Why? Because there aren't any abortion clinics in the US, statistically speaking. There are a few states with one place abortions can be gotten. And then states go and pass laws talking about waiting periods and notifications and all that designed to run out the clock.
Yeah, in the US it's normally 24 weeks (Two trimesters), and in Europe it's often 20 or less, but in Europe it's a ten minute car ride to the nearest hospital, whereas in the US it's a five hour car trip to 'counseling' and then a waiting period and then another five hour trip a week later.
Pretending that you can compare how 'liberal' our abortion policy is based on what month it is allowed is idiotic. Almost all abortions are gotten in the first trimester. It is much harder to get one in the first trimester in the US than almost anywhere else it is legal, and it's completely dishonest to pretend otherwise.

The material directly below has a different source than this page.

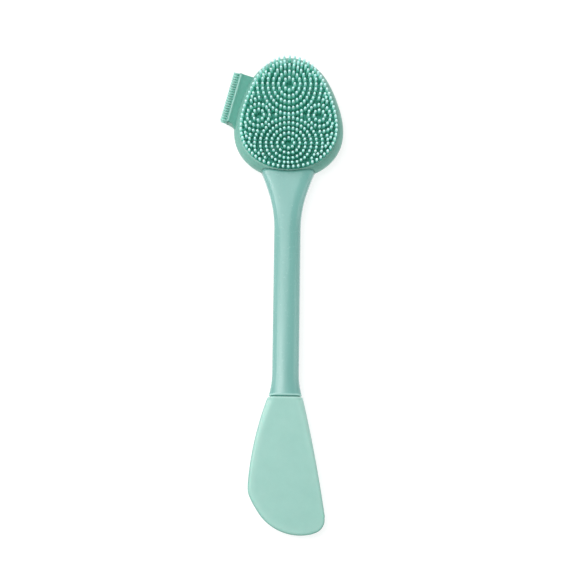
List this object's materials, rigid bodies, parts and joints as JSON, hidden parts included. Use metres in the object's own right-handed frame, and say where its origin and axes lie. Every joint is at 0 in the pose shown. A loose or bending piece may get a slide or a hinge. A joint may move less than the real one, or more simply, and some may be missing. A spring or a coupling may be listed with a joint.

Rebeccat is uninterested in hearing that, David, because she'd prefer to just read pro-life propoganda and be rude and nasty. Tissue before living women is her mantra.
Steve Sailer has been ahead of everybody about this. He summed up many of his findings in 2004-2005 with, "Affordable Family Formation: The Neglected Key to the GOP". He had written about the Baby Gap, Marriage Gap, etc. before in the, "American Conservative".
The change in the GOP electorate, and the Dem one as well, is a relatively new one. According to Sailer, they now reflect the fact that white people vote mostly their moral values. He was able to examine mathematically in hindsight when it occurred (whites voting their values) and dates it to the early 90's, and that it has slowly grown since then.
For Dems "to give social conservatives a real place at the table" would be to do something totally against the trajectory of their movement.
"But damned if I can figure out why the GOP is so dogmatic about tax breaks for the wealthy, and crumbs for the middle and working classes who are their natural supporters."
Say Sailer and Ponnuru:
The Republican elites haven't realized how much their base has changed. And they are trying to tell them!
Plus, I suspect Charles Murray might have something to say about elites having such a hard time learning about the regular people, too.
For example, Pres. Bush shares my religious values, but he doesn't know what it's like to be middle class with a large family. He's so insulated that he can't feel the implications of a growing illegal underclass. Unlike me, he'll never know what it is like to have a member of that group beat one of his children, like my seven year old son, with a wide tree limb for no reason and nurse his injuries throughout the night, crying. He'll also never know what it's like to settle for a more downscale neighborhood because said larger family leaves you poorer.... And then have the elites resettle members of the underclass there at government expense!
Creating better family leave policies for workers would be nice...
How about eliminating the marriage penalty provisions in SSI for couples with disabilities? Under current rules, such a couple will lose 25% of their already meager joint income if they refuse to live in sin. Where is Sam Brownback on this issue?
How about eliminating the marriage penalty provisions in SSI for couples with disabilities? Under current rules, such a couple will lose 25% of their already meager joint income if they refuse to live in sin. Where is Sam Brownback on this issue?
The Republicans suggesting, in any circumstances, that SSI payments should be higher?
Gee, I wonder why they don't do that. ;)
Maybe because they'd rather support a war machine than good religious poor people with disabilities. Now why would they do that? Can you say Seamless Shroud?